PROBLEM STATEMENT: Extract the lines between the ones holding "The three.js and" and "found |= bool(crossed.any())", inclusive, exactly as written and nothing more.

PROVIDED ENTRIES:
****
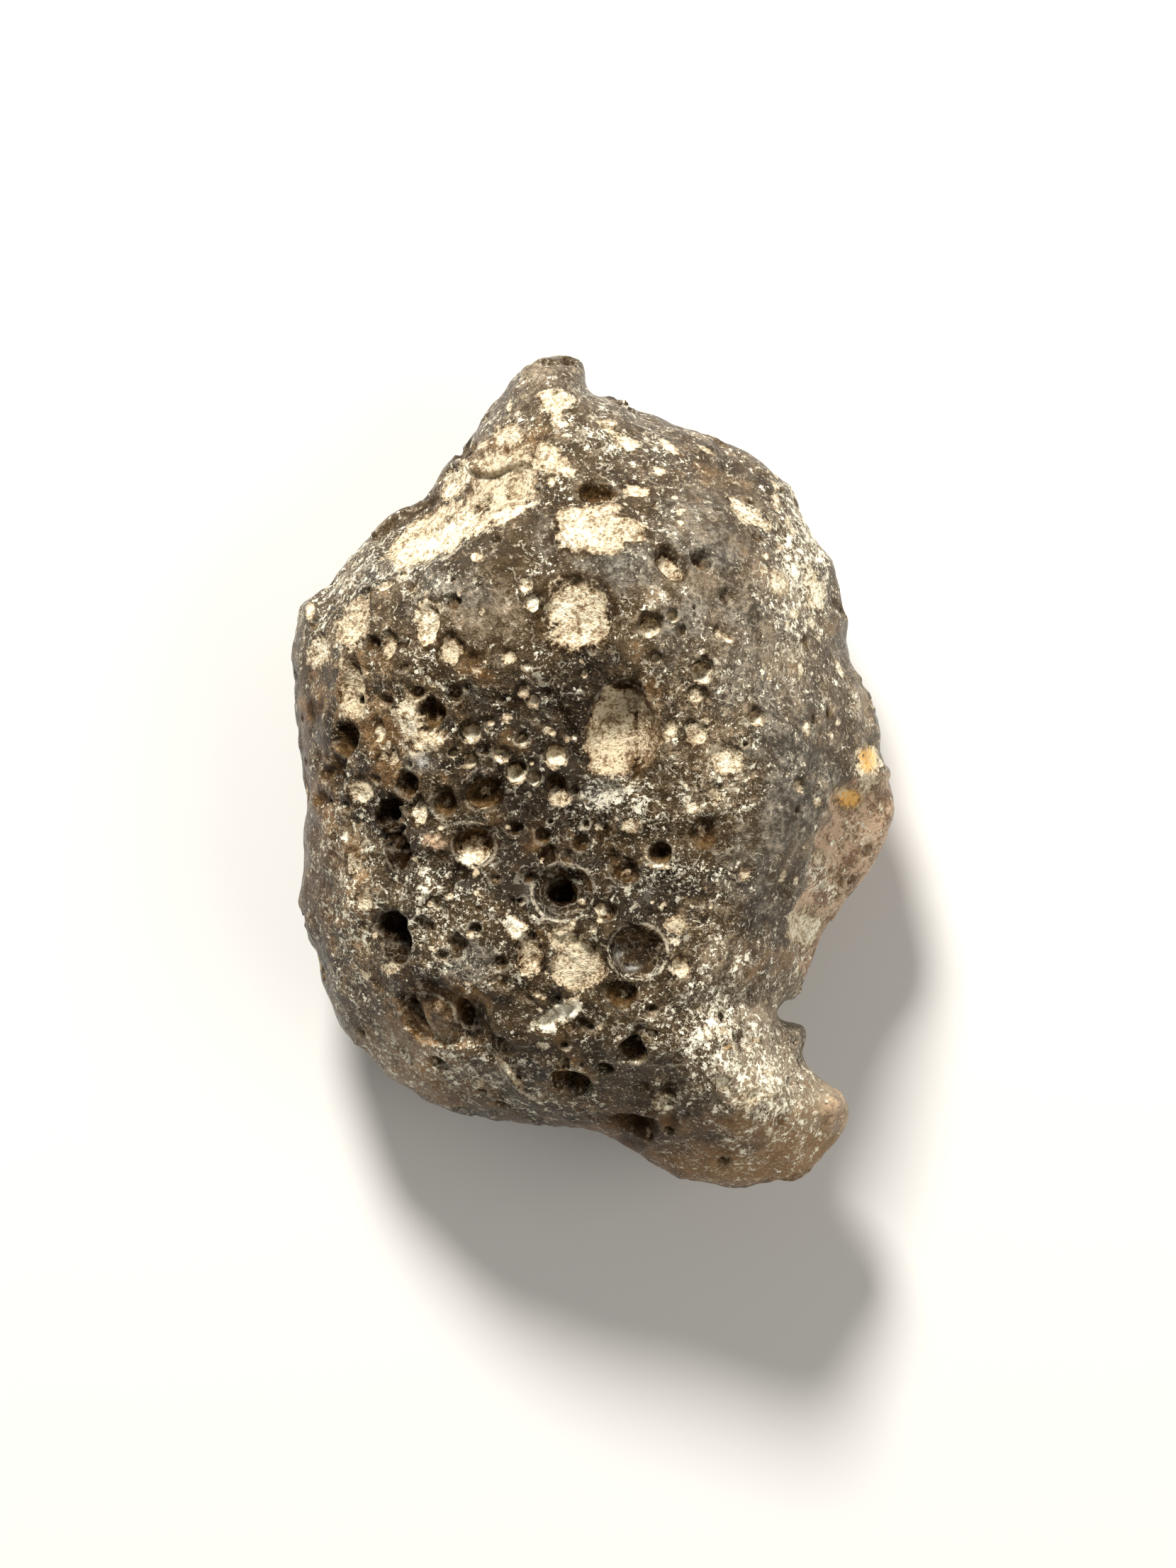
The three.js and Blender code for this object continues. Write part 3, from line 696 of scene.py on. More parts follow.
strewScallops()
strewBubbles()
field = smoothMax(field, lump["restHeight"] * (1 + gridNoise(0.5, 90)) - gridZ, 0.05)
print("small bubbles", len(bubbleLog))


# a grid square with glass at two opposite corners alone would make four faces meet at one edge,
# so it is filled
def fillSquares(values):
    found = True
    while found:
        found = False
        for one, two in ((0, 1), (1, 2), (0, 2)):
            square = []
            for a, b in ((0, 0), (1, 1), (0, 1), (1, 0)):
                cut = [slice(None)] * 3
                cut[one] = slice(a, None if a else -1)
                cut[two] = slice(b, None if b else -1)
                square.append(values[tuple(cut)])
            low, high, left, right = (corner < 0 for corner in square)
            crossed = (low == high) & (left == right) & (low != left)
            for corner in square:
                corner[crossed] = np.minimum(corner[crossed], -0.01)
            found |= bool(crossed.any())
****
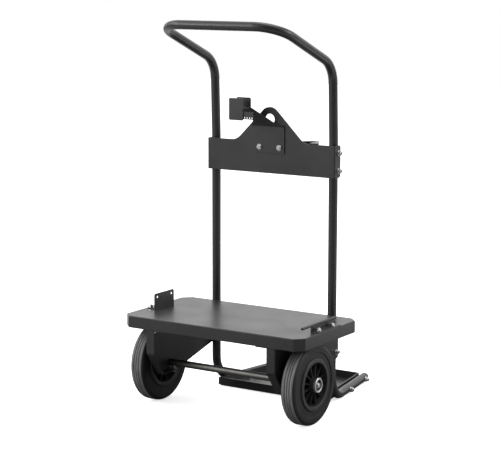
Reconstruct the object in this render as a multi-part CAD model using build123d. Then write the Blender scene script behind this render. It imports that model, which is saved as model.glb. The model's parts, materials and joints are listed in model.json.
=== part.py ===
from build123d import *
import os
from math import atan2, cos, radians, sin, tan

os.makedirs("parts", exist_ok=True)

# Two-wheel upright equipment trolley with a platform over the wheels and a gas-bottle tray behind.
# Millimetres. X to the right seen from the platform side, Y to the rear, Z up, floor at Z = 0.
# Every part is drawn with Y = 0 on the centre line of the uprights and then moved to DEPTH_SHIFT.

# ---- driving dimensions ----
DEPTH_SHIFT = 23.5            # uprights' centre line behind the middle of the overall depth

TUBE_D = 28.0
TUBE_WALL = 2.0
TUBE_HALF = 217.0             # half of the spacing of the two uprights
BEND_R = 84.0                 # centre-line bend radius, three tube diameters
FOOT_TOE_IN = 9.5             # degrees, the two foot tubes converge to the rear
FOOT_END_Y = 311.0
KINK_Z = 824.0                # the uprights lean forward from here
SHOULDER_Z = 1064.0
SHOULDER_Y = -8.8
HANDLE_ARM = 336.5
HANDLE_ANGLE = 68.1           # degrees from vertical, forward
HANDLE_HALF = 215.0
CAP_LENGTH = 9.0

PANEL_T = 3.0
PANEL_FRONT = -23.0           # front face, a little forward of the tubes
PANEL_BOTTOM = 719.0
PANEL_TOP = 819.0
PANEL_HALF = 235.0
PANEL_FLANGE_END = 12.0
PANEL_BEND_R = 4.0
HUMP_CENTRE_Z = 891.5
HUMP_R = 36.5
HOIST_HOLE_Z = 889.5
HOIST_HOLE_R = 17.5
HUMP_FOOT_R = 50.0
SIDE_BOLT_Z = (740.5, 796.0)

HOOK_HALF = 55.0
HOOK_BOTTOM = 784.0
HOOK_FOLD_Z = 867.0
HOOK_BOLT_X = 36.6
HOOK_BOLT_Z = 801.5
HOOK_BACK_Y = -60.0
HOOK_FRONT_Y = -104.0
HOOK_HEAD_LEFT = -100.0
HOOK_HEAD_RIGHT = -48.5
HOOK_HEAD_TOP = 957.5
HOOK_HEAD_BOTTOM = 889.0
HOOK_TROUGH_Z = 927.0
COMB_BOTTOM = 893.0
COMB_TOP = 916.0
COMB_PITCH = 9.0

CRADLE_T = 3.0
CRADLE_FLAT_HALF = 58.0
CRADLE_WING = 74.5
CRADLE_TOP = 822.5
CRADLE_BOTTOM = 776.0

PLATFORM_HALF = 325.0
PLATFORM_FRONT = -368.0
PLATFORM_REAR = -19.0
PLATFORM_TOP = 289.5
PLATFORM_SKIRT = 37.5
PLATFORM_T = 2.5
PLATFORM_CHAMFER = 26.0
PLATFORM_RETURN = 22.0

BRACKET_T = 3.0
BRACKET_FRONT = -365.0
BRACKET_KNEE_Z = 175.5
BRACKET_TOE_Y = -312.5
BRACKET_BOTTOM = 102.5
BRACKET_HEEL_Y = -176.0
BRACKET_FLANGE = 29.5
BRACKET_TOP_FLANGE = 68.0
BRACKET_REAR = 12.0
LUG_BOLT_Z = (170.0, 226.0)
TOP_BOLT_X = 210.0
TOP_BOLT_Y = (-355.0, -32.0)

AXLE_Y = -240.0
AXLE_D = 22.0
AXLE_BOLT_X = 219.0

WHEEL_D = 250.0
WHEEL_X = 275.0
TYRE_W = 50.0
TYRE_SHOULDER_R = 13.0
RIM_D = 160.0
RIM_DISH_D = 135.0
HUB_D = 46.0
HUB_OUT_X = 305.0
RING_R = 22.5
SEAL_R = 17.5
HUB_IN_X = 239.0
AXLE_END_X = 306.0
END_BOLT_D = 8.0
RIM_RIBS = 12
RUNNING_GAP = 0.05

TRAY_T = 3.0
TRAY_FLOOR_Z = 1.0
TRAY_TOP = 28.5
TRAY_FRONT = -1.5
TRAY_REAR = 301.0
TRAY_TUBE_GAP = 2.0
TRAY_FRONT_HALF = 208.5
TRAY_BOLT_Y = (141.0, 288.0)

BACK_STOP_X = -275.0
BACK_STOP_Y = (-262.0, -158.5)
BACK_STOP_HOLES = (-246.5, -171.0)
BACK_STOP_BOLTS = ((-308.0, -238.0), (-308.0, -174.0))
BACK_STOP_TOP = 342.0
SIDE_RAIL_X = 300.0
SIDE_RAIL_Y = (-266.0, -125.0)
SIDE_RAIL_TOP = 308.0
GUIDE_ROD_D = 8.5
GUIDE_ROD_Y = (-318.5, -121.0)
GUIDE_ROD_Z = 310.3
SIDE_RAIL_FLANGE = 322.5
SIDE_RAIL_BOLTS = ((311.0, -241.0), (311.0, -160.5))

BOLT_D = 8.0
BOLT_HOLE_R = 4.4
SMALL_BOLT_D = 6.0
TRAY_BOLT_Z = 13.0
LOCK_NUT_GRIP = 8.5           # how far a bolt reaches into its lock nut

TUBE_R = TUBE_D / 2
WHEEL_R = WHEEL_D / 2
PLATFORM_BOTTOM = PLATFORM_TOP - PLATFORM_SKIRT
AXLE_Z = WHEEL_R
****
EXERCISE RESPONSE:
The three.js and Blender code for this object continues. Write part 3, from line 696 of scene.py on. More parts follow.
strewScallops()
strewBubbles()
field = smoothMax(field, lump["restHeight"] * (1 + gridNoise(0.5, 90)) - gridZ, 0.05)
print("small bubbles", len(bubbleLog))


# a grid square with glass at two opposite corners alone would make four faces meet at one edge,
# so it is filled
def fillSquares(values):
    found = True
    while found:
        found = False
        for one, two in ((0, 1), (1, 2), (0, 2)):
            square = []
            for a, b in ((0, 0), (1, 1), (0, 1), (1, 0)):
                cut = [slice(None)] * 3
                cut[one] = slice(a, None if a else -1)
                cut[two] = slice(b, None if b else -1)
                square.append(values[tuple(cut)])
            low, high, left, right = (corner < 0 for corner in square)
            crossed = (low == high) & (left == right) & (low != left)
            for corner in square:
                corner[crossed] = np.minimum(corner[crossed], -0.01)
            found |= bool(crossed.any())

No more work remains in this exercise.